Reproduce the data in its entirety, exactly as supplied.

● **Given data**
▼

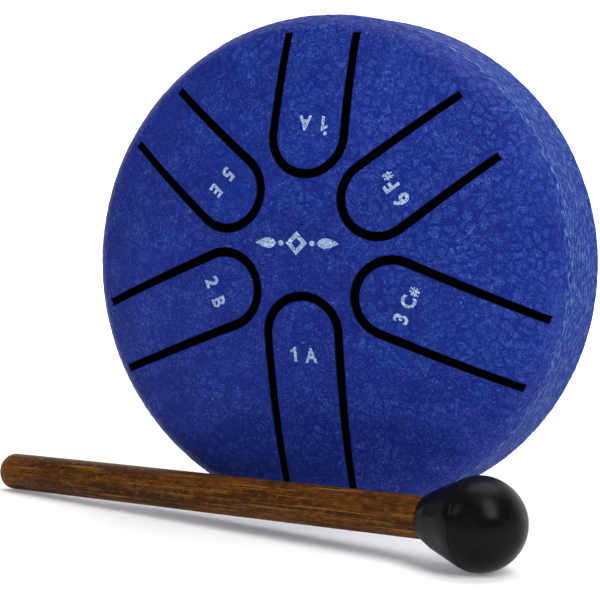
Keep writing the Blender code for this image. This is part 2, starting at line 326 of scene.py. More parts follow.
def coat(n):
    """The wrinkle coat's relief: (position, height, thin bright creases, broad cells), and the paint's masks, among
    them a ramp towards the lit upper right that carries painted light.
    """
    p = n.position()
    bend = n.vector("SUBTRACT", n.noise(p, 0.8, 2.0, colour=True), (0.5, 0.5, 0.5))
    q = n.vector("ADD", p, n.vector("SCALE", bend, scale=1.1))
    # rounded cells with sunk borders, coarse here and fine there
    off_axis = n.vector("MULTIPLY", n.vector("SUBTRACT", p, (AX / MM, 0.0, AZ / MM)), (1.0, 0.0, 1.0))
    parts = n.new("ShaderNodeSeparateXYZ")
    n.link(off_axis, parts.inputs[0])
    place = n.new("ShaderNodeSeparateXYZ")
    n.link(p, place.inputs[0])
    deep = n.math("SUBTRACT", place.outputs[1], AY / MM)
    wall = n.ramp(n.math("ADD", deep, n.math("MULTIPLY", n.noise(p, 0.8, 3.0, 0.65), 1.1)), 9.7, 10.9)
    wall = n.math("MULTIPLY", wall, n.ramp(n.vector("LENGTH", off_axis), 36.3, 37.5))
    wall = n.math("MULTIPLY", wall, n.ramp(deep, WALL_END + 0.35, WALL_END - 0.05))  # the base has no drawn streaks
    broad = n.ramp(n.edges(q, 0.62), 0.0, 0.26)
    small = n.ramp(n.edges(n.vector("ADD", q, (5.0, 7.0, 3.0)), 1.25), 0.0, 0.24)
    # close curly creases, like the contour lines of a hilly field
    field = n.noise(n.vector("ADD", p, (17.0, 5.0, 9.0)), 0.62, 1.2, 0.45)
    curl = n.math("MULTIPLY_ADD", n.math("SINE", n.math("MULTIPLY", field, 80.0)), 0.5, 0.5)
    field2 = n.noise(n.vector("ADD", p, (2.0, 15.0, 4.0)), 1.05, 1.2, 0.5)
    curl2 = n.math("MULTIPLY_ADD", n.math("SINE", n.math("MULTIPLY", field2, 60.0)), 0.5, 0.5)
    where = n.ramp(n.noise(n.vector("ADD", p, (3.0, 8.0, 1.0)), 0.16, 2.0), 0.40, 0.60)
    # a ramp towards the upper right, the side the light comes from: in the paint it is painted light, a paler coat
    # there, and it also gives that side broader cells
    lit_side_ramp = n.ramp(n.math("ADD", parts.outputs[0], n.math("MULTIPLY", parts.outputs[2], 0.6)), -6.0, 26.0)
    where = n.math("MULTIPLY_ADD", where, n.math("MULTIPLY_ADD", lit_side_ramp, -0.35, 1.0), n.math("MULTIPLY", lit_side_ramp, 0.35))
    spots = n.ramp(n.noise(n.vector("ADD", p, (9.0, 2.0, 5.0)), 0.55, 2.0), 0.36, 0.64)
    grain = n.noise(p, 3.2, 2.0, 0.6)
    cells = n.math("ADD", n.math("MULTIPLY", broad, where), n.math("MULTIPLY", small, n.math("SUBTRACT", 1.1, where)))
    # tops of the broad cells towards the lit upper right, off the wall: a painted highlight
    painted_lit_cell_tops = n.math("MULTIPLY", n.ramp(broad, 0.45, 0.95), n.math("MULTIPLY", lit_side_ramp, n.math("SUBTRACT", 1.0, wall)))
    curls = n.math("ADD", n.math("MULTIPLY", curl, spots), n.math("MULTIPLY", curl2, n.math("SUBTRACT", 1.0, spots)))
    height = n.math("ADD", n.math("MULTIPLY", cells, 0.9), n.math("MULTIPLY", curls, 0.55))
    height = n.math("ADD", height, n.math("MULTIPLY", grain, 0.7))
    height = n.math("MULTIPLY", height, n.math("MULTIPLY_ADD", wall, 0.9, 1.0))
    crease = n.math("MULTIPLY", n.ramp(curls, 0.66, 1.0), n.ramp(cells, 0.25, 0.9))
    hair = n.ramp(n.math("ABSOLUTE", n.math("SUBTRACT", n.noise(p, 0.42, 4.0, 0.6), 0.5)), 0.0, 0.008, 1.0, 0.0)
    hair = n.math("MULTIPLY", hair, n.ramp(n.noise(p, 0.2, 2.0), 0.46, 0.58))
    # streaks that follow the rim: relief, and in the paint a painted reflection of grazing light on the wall
    lay = n.new("ShaderNodeCombineXYZ")
    n.put(lay.inputs[0], n.math("MULTIPLY", n.math("ARCTAN2", parts.outputs[2], parts.outputs[0]), 29.0))
    n.put(lay.inputs[1], n.math("MULTIPLY", n.math("ADD", deep, n.vector("LENGTH", off_axis)), 1.65))
    streak = n.noise(lay.outputs[0], 1.0, 2.5, 0.62, 0.5)
    # a band just behind the crease, where the painted reflection streaks are strongest
    rim = n.math("MULTIPLY", n.ramp(deep, 10.0, 10.5), n.ramp(deep, 11.2, 13.5, 1.0, 0.0))
    height = n.math("ADD", height, n.math("MULTIPLY", n.math("MULTIPLY", streak, wall), 2.2))
    return p, height, crease, cells, hair, grain, wall, streak, rim, painted_lit_cell_tops, curls, lit_side_ramp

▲

● **Solution for this exercise**
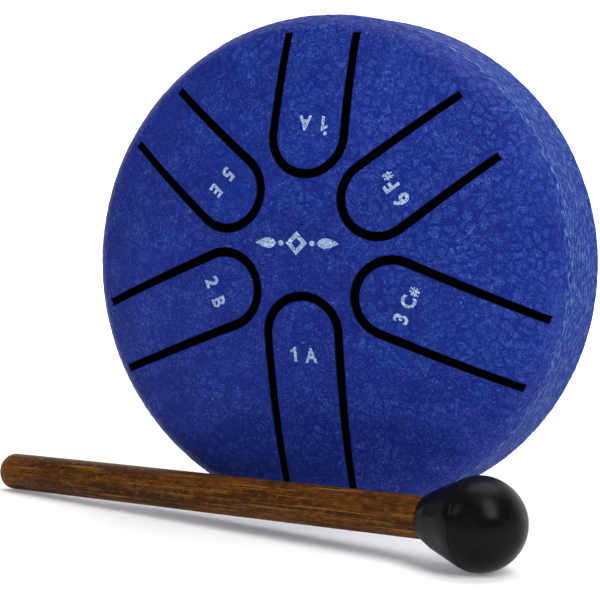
Keep writing the Blender code for this image. This is part 2, starting at line 326 of scene.py. More parts follow.
def coat(n):
    """The wrinkle coat's relief: (position, height, thin bright creases, broad cells), and the paint's masks, among
    them a ramp towards the lit upper right that carries painted light.
    """
    p = n.position()
    bend = n.vector("SUBTRACT", n.noise(p, 0.8, 2.0, colour=True), (0.5, 0.5, 0.5))
    q = n.vector("ADD", p, n.vector("SCALE", bend, scale=1.1))
    # rounded cells with sunk borders, coarse here and fine there
    off_axis = n.vector("MULTIPLY", n.vector("SUBTRACT", p, (AX / MM, 0.0, AZ / MM)), (1.0, 0.0, 1.0))
    parts = n.new("ShaderNodeSeparateXYZ")
    n.link(off_axis, parts.inputs[0])
    place = n.new("ShaderNodeSeparateXYZ")
    n.link(p, place.inputs[0])
    deep = n.math("SUBTRACT", place.outputs[1], AY / MM)
    wall = n.ramp(n.math("ADD", deep, n.math("MULTIPLY", n.noise(p, 0.8, 3.0, 0.65), 1.1)), 9.7, 10.9)
    wall = n.math("MULTIPLY", wall, n.ramp(n.vector("LENGTH", off_axis), 36.3, 37.5))
    wall = n.math("MULTIPLY", wall, n.ramp(deep, WALL_END + 0.35, WALL_END - 0.05))  # the base has no drawn streaks
    broad = n.ramp(n.edges(q, 0.62), 0.0, 0.26)
    small = n.ramp(n.edges(n.vector("ADD", q, (5.0, 7.0, 3.0)), 1.25), 0.0, 0.24)
    # close curly creases, like the contour lines of a hilly field
    field = n.noise(n.vector("ADD", p, (17.0, 5.0, 9.0)), 0.62, 1.2, 0.45)
    curl = n.math("MULTIPLY_ADD", n.math("SINE", n.math("MULTIPLY", field, 80.0)), 0.5, 0.5)
    field2 = n.noise(n.vector("ADD", p, (2.0, 15.0, 4.0)), 1.05, 1.2, 0.5)
    curl2 = n.math("MULTIPLY_ADD", n.math("SINE", n.math("MULTIPLY", field2, 60.0)), 0.5, 0.5)
    where = n.ramp(n.noise(n.vector("ADD", p, (3.0, 8.0, 1.0)), 0.16, 2.0), 0.40, 0.60)
    # a ramp towards the upper right, the side the light comes from: in the paint it is painted light, a paler coat
    # there, and it also gives that side broader cells
    lit_side_ramp = n.ramp(n.math("ADD", parts.outputs[0], n.math("MULTIPLY", parts.outputs[2], 0.6)), -6.0, 26.0)
    where = n.math("MULTIPLY_ADD", where, n.math("MULTIPLY_ADD", lit_side_ramp, -0.35, 1.0), n.math("MULTIPLY", lit_side_ramp, 0.35))
    spots = n.ramp(n.noise(n.vector("ADD", p, (9.0, 2.0, 5.0)), 0.55, 2.0), 0.36, 0.64)
    grain = n.noise(p, 3.2, 2.0, 0.6)
    cells = n.math("ADD", n.math("MULTIPLY", broad, where), n.math("MULTIPLY", small, n.math("SUBTRACT", 1.1, where)))
    # tops of the broad cells towards the lit upper right, off the wall: a painted highlight
    painted_lit_cell_tops = n.math("MULTIPLY", n.ramp(broad, 0.45, 0.95), n.math("MULTIPLY", lit_side_ramp, n.math("SUBTRACT", 1.0, wall)))
    curls = n.math("ADD", n.math("MULTIPLY", curl, spots), n.math("MULTIPLY", curl2, n.math("SUBTRACT", 1.0, spots)))
    height = n.math("ADD", n.math("MULTIPLY", cells, 0.9), n.math("MULTIPLY", curls, 0.55))
    height = n.math("ADD", height, n.math("MULTIPLY", grain, 0.7))
    height = n.math("MULTIPLY", height, n.math("MULTIPLY_ADD", wall, 0.9, 1.0))
    crease = n.math("MULTIPLY", n.ramp(curls, 0.66, 1.0), n.ramp(cells, 0.25, 0.9))
    hair = n.ramp(n.math("ABSOLUTE", n.math("SUBTRACT", n.noise(p, 0.42, 4.0, 0.6), 0.5)), 0.0, 0.008, 1.0, 0.0)
    hair = n.math("MULTIPLY", hair, n.ramp(n.noise(p, 0.2, 2.0), 0.46, 0.58))
    # streaks that follow the rim: relief, and in the paint a painted reflection of grazing light on the wall
    lay = n.new("ShaderNodeCombineXYZ")
    n.put(lay.inputs[0], n.math("MULTIPLY", n.math("ARCTAN2", parts.outputs[2], parts.outputs[0]), 29.0))
    n.put(lay.inputs[1], n.math("MULTIPLY", n.math("ADD", deep, n.vector("LENGTH", off_axis)), 1.65))
    streak = n.noise(lay.outputs[0], 1.0, 2.5, 0.62, 0.5)
    # a band just behind the crease, where the painted reflection streaks are strongest
    rim = n.math("MULTIPLY", n.ramp(deep, 10.0, 10.5), n.ramp(deep, 11.2, 13.5, 1.0, 0.0))
    height = n.math("ADD", height, n.math("MULTIPLY", n.math("MULTIPLY", streak, wall), 2.2))
    return p, height, crease, cells, hair, grain, wall, streak, rim, painted_lit_cell_tops, curls, lit_side_ramp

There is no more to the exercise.